Cardinal Fernando Filoni interprets his mission as Pope Francis’ Personal Envoy to Iraq as one of bringing the solidarity of the Pontiff and of the entire Church to the Christians of Iraq in order to lay claim to dignity and law; and to witness his own closeness to the women and men with whom he has “shared difficult times” and to the people of Iraq as a whole, “who suffer daily” due to a situation into which “external forces have now entered”. The day following the pontifical appointment, the Prefect of the Congregation for Evangelization of Peoples granted an interview to our newspaper.

What responsibilities did the Pope entrust you with at the time of the appointment?

As the Personal Envoy of the Holy Father I bring all of the solidarity of the Pope and also of the whole Church for these brothers and sisters, the poorest today. But I also bring my personal fondness and profound esteem for brothers and sisters whom I met when I was a pontifical representative more than 10 years ago, and for those with whom I shared difficult times, together with all Iraqi people, who almost daily suffer the bloody attacks that debilitate them.

You were Apostolic Nuncio in Baghdad in a particularly difficult period in the country’s history. A dramatic page of suffering for the population of Iraq, and for Christians in particular, who today find themselves living a new and painful experience of conflict. What path is to be taken to regain the lost peace?

I have to say that in these eight years that have transpired since I left Iraq, in truth there has never been peace. We cannot talk about regaining lost peace, because since the invasion of Iraq in 2003, there have been 11 years of blood, of forced migrations, of great suffering due to daily attacks, of sectarian violence, both against Christians and between Sunnis and Shi’ites. And how can one speak of peace with a political situation that has not managed up to now to find a path to understanding? In this situation of weakness, tendencies have grown which are so powerfully opposed as to give life to daily conflict, into which external forces have now entered and from which long-latent forces have emerged, which had been overlooked or ignored. The tragic situation created in the area of Mosul is the single saddest experience of how violence and fanaticism manage to gain the upper hand, even militarily, in this beautiful and extraordinary country, so culturally rich but tragically fragile from its very creation, dating back to 1920. Peace is always a necessity, to want first and foremost, and then to obtain through the commitment of the country’s various constituents. It is an entirely uphill climb bristling with countless obstacles due to divisions among Sunnis, Shi’ites and Kurds, and because of the wealth of energy sources, targets of international interest.

The tragic situation of the Christians has ancient roots.

Indeed, it has. With the fall of the Ottoman Empire and the constitution of Turkey as State, thousands of Christians — Syrians, Chaldeans, Assyrians, Armenians, Greek Orthodox or Greek Catholics — were killed or expelled.

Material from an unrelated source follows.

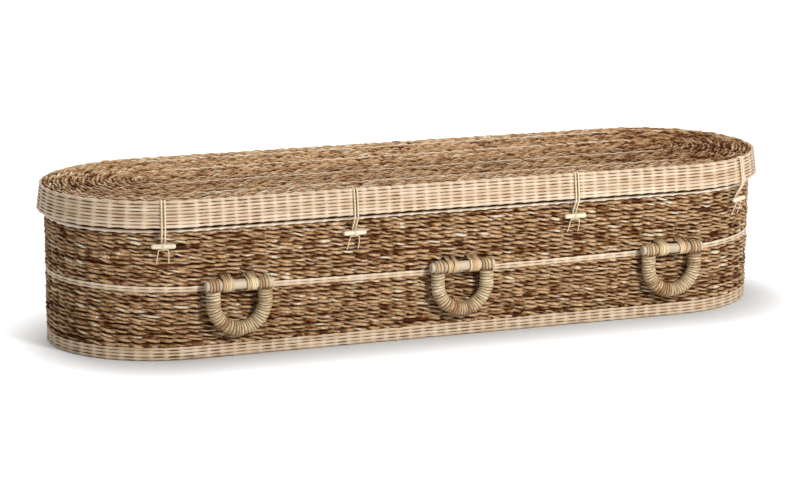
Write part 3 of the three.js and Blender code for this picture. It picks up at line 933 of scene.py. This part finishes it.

The survivors were deported, fled, and many died of hunger and strife. Between 1915 and 1918 five bishops were martyred, three died in exile; of ten Catholic dioceses only three remained operative; of 250 priests, half were killed along with countless religious. The Apostolic Delegate Giacomo Emilio Sontag was killed in Urmia. Then in the 1960s thousands of Christians were expelled during revolts in Kurdistan, seeking refuge in Mosul, on the Nineveh plain or in Baghdad. We are now facing the third great persecution. Can the Christians of these lands have the right to their home, to be esteemed and respected citizens, to have full recognition of the right to their dignity in the lands of their ancestors?